記事のポイント
- 国を挙げての「貯蓄から投資へ」の大合唱のなか、来年から新NISAが始まる
- その方向性は良いが、どこまで国民の資産形成につながるかが問われる
- 特に新NISA制度は長期投資のプロから見ると大きな問題をはらむ
国を挙げての「貯蓄から投資へ」の大合唱から、首相の唱える資産運用立国ときて、いよいよ来年からは新NISA制度が始まる。いずれも、その方向や良しだが、どこまで国民の資産形成につながるかが問われよう。とりわけ、新NISAは大きな問題をはらんでいる。(さわかみホールディングス社長=澤上 篤人)

先ずは、タイミングが悪すぎる。40年越しの世界的な金融緩和に乗って、世界の株式市場も債券市場もずっと右肩上がりで上昇を続けてきた。
とりわけ、15年前のリーマンショックからは金融緩和バブルが一気に加速した。空前のカネ余り上昇相場が続いてきたわけだが、いよいよ破裂を迎えようとしている。

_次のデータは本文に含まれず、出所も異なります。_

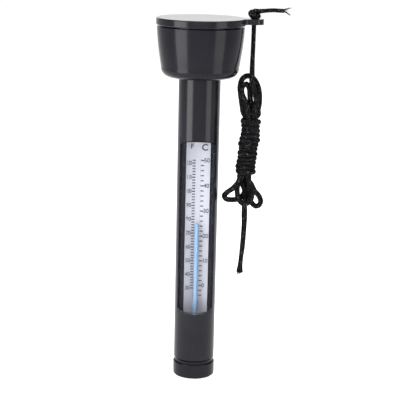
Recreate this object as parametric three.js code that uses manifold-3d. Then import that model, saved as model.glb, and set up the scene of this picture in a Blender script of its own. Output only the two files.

つまり、いまや金融マーケット全般が大崩れに入っていこうとしているのだ。こんなところで官民あげて投資をはじめようと促すなんて最悪である。株式投資でいえば、わざわざ高値づかみをしにいくようなものだ。
もっとも、国や金融界などからすると、この15年間の右肩上がりの株価を盾にすれば、株式投資をしましょうと働きかけやすい。
株式投資を勧める投資家の方も、株価がずっと上昇してきているのをみて、自分もやってみようかという気にもなる。